Римма и Алексей понимали, конечно, что их ребенок отличается от других детей, но это был их ребенок, и они любили его все сердцем и служили, как могли. Они его не стеснялись. Кока им нравился. Он писал примитивные стихи, малевал примитивные картинки, типа: солнечный круг, небо вокруг. Он все понимал, был ласковый, круглолицый, простодушный. Недаром таких детей называют «солнечные дети». Римма была уверена: если бы не лишняя хромосома, Кока был бы талантливейшей личностью. И действительно: в этой оболочке таился добрый, милый и благородный человек.
Коку не отдали в специализированную школу. Человеческая жестокость произрастает буйным цветом, как сорняк. Родители не хотели, чтобы Кока с этим столкнулся. Они его изолировали, оберегали.

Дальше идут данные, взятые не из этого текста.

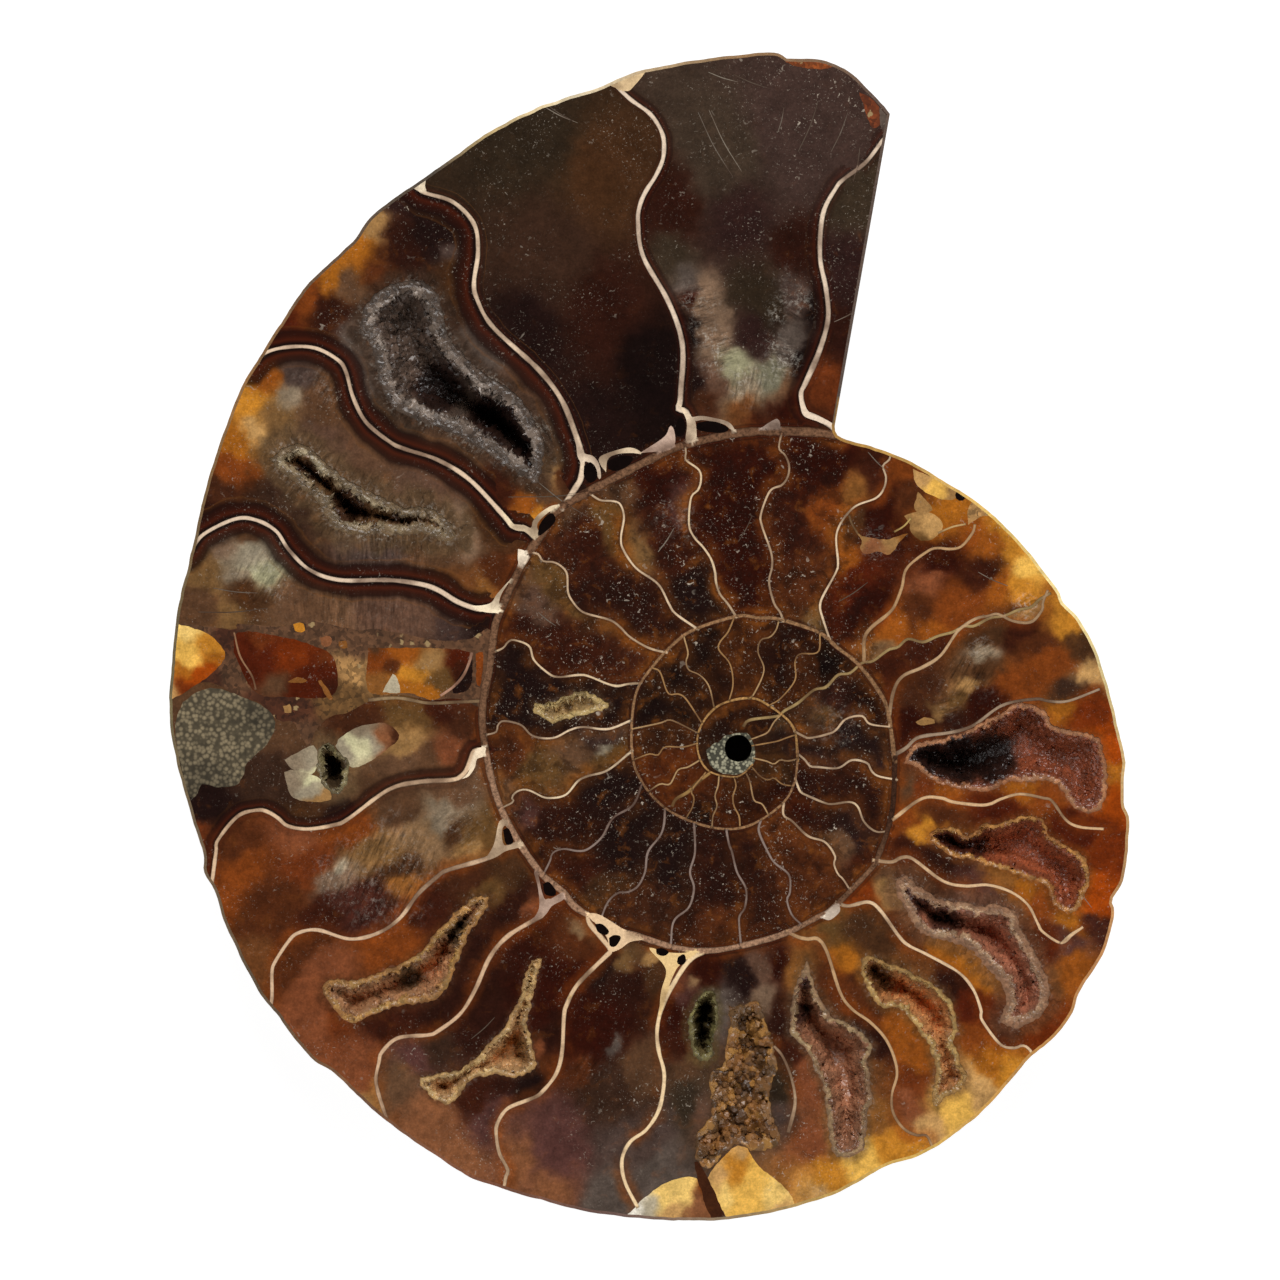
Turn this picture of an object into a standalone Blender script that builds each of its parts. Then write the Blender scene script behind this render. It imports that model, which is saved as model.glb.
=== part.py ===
# Half of an ammonite fossil, sawn through the coil and polished.
# It lies on its natural back with the polished face up, at Z = HALF_THICKNESS.
# Shapes are drawn in millimetres from the coil's axis, with +X and +Y in the polished face.
# The finished part has its origin under the middle of its outline.
import math
import random

import bmesh
import bpy
from mathutils import Vector
from mathutils.geometry import delaunay_2d_cdt

MM = 0.001

# Driving dimensions of the half shell, in millimetres
HALF_THICKNESS = 15.0
RIM_SPACING = 2.25
UMBILICUS_RADIUS = 5.5
UMBILICUS_DEPTH = 10.6
RIB_COUNT = 30
RIB_HEIGHT = 0.45
RIB_SWEEP = 9.0

# Driving dimensions of the open chambers, in millimetres
GAP = 0.3
CUTTER_RISE = 1.0
FLOOR_THICKNESS = 0.9
LIP_DROP = 0.3
LIP_WAVE = 0.14
CRYSTAL_RISE = 0.5
CRYSTAL_PITCH = 1.05
CENTRE_HOLE = {"centre": (0.0, 0.35), "radius": 1.35, "depth": 3.0, "sides": 14}

# The rim of the polished face, from the sawn mouth round the coil to the whorl below it
RIM = (
    (15.3, 63.8), (14.3, 65.0), (13.0, 66.3), (11.0, 68.2), (8.0, 69.3), (5.0, 69.4), (3.5, 70.0),
    (-3.0, 69.4), (-10.0, 68.1), (-14.0, 66.5), (-20.0, 64.5), (-25.0, 62.0), (-28.5, 59.5),
    (-36.0, 54.2), (-38.5, 51.1), (-41.0, 48.8), (-43.3, 46.5), (-46.6, 41.6), (-48.0, 39.3),
    (-49.8, 36.2), (-52.8, 28.0), (-54.7, 20.0), (-56.1, 14.0), (-56.8, 7.0), (-56.9, 4.0),
    (-56.6, 1.0), (-55.4, -4.0), (-53.6, -10.0), (-53.45, -12.0), (-52.3, -14.0), (-51.4, -17.0),
    (-48.5, -23.0), (-46.4, -26.0), (-42.7, -30.6), (-40.4, -32.2), (-35.6, -36.6), (-28.3, -41.7),
    (-25.1, -43.2), (-16.0, -45.8), (-8.0, -46.8), (-1.3, -46.8), (5.0, -45.7), (10.2, -44.0),
    (15.0, -41.4), (18.0, -40.5), (22.0, -38.0), (25.5, -34.9), (29.1, -30.7), (31.3, -28.9),
    (33.4, -26.3), (34.2, -24.0), (36.7, -19.9), (37.7, -16.0), (37.5, -14.8), (38.6, -12.7),
    (39.2, -7.2), (38.6, -5.0), (38.7, -2.0), (38.6, 0.0), (36.6, 8.0), (34.4, 13.0), (32.5, 15.0),
    (31.9, 16.4), (27.8, 21.5), (24.2, 24.8), (18.0, 28.7), (14.0, 30.4), (10.2, 31.5), (9.7, 32.6),
)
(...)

Когда настало время школы, его учили дома. Алексей преподавал Коке математику в облегченной форме. Римма – русский язык и литературу. Приходила студентка Катя, обучала музыке. У Коки был хороший слух. Кока очень радовался Кате и гладил ее по щеке своей широкой короткопалой рукой. Рука была мокрая, потому что Кока неизменно сосал большой палец. Катя понимала, что Кока размазывает свои прозрачные слюни по ее щеке, но терпела. Она тоже любила Коку, как экзотического зверька. Его невозможно было не любить. От Коки исходило полное глубинное доверие к людям и желание отдать всего себя.
Новых детей Римма и Алексей не завели. Новый ребенок оттягивал бы душевные силы от Коки. Они не хотели ущемлять Коку, он и без того ущемлен. Всё – Коке, вся их жизнь, вся их любовь и все деньги.
Это они, Римма и Алексей, виноваты в том, что мальчик с синдромом. Могли бы родить раньше, десять и двадцать лет назад. Но они предпочли науку, диссертации, карьеру. Они сами виноваты, им и отвечать. Их преступление, их и тюрьма. Тем более что тюрьма не оказалась тягостной. Они знали, что никогда не расстанутся, никогда не разойдутся, потому что между ними Кока. А его не бросишь. Он не выживет без них.
Стояло жаркое лето. Горели торфяники. В Москве нечем было дышать. Старухи в больницах умирали пачками.
Римма купила дом в деревне, триста километров от Москвы. Пять часов езды. Далеко, но зато настоящая природа, никакой цивилизации. Леса, озера, воздух – все пребывает в первозданном виде, как двести и триста лет назад.
Римма пригласила меня с семьей к себе в деревню. Мы недолго думали, запрягли машину и отправились в дальний путь.
Приехали затемно. В доме все спали. Мы поужинали и тоже отправились спать. Римма приготовила нам довольно большую квадратную комнату с окном.